Dr. Barry also worked on the eastern frontier, during a war between the white settlers and the Xhosa nation.
After a campaign led by Sir Rufane Donkin to remove him from office, Lord Somerset returned to Britain in 1826, to answer charges of extravagance and incompetence. (Donkin had been acting governor while Somerset was on leave in England.) Acquitted, Lord Somerset still resigned his governorship in 1827. As mentioned earlier, Dr. Barry left in 1828.
Subsequent postings included Mauritius, Trinidad and the island of Saint Helena, where he continued to have trouble with local officials. From Saint Helena, he returned to England without official leave. Barry told his annoyed superior that he had come back for a haircut. Again Barry survived where others would have been imprisoned or dishonourably discharged, and he served in Malta, Corfu, the Crimea (where he insulted Florence Nightingale), Jamaica and Canada. In Montreal, he was a magnificent sight in winter, wearing musk ox robes and being driven in a sleigh by two footmen. He had reached the rank of Inspector General, H.M. Army Hospitals, at the head of the army lists for that branch. No military doctor could reach a higher rank.
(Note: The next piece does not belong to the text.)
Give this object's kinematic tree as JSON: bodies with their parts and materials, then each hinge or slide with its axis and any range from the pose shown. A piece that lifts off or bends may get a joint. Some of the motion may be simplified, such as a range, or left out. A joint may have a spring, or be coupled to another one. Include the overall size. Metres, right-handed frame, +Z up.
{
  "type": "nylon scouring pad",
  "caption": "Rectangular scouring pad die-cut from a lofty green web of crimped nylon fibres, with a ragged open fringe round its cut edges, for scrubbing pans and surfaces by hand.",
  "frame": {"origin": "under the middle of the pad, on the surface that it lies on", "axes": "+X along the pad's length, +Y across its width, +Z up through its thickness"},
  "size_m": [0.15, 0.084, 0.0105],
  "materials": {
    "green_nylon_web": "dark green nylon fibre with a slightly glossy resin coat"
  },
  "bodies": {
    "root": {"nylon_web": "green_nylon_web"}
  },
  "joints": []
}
In 1864, Barry retired. He returned to England, still with a black manservant and a poodle called Psyche. The daughters of Lord Somerset called on him, and took him for carriage rides.
In 1865, Barry died. One newspaper account stated that he had died in Corfu, but this must have been an error. A doctor signed the death certificate without realising that Dr. Barry was a woman. A charwoman who laid out the body was more observant. The manservant, John, may have been Dr. Barry's close confidante, as every day he brought her the six clean towels which she used to disguise her shape. A story arose that a post mortem revealed that Dr. Barry had been a mother, but this appears to be untrue, and there probably was no post mortem. Dr. Barry was buried in Kensal Rise cemetery, London, with 'his' name and rank on the gravestone. Friends of Dr. Barry arranged John's passage to Jamaica.
Some believe that Dr. Barry went to Africa to follow a surgeon with whom she was in love. Lawrence Green believed that this was one Andrew Smith, founder of the South African Museum and later knighted. Again, there is no proof.
About six weeks after Barry's death, the news reached South Africa. Of course, after the event, many people claimed to have known her secret all along.
Sometimes, Dr. Barry's middle name is given as "Miranda". I doubt that she used a middle initial, let alone a girl's name. Perhaps the story arose out of the similarity of Dr. Barry's name to that of James M. Barrie, author of Peter Pan, whose middle name was Matthew. It is possible, however, that her real name was Miranda Stuart.
In 1951, Lawrence Green asserted that Cape Town's nursemaids still told children "Old
Dr. Barry's ghost will get you if you stay out late." Bearing in mind Antjie Somers, this seems
to indicate a peculiar fear of transvestites, of both sexes.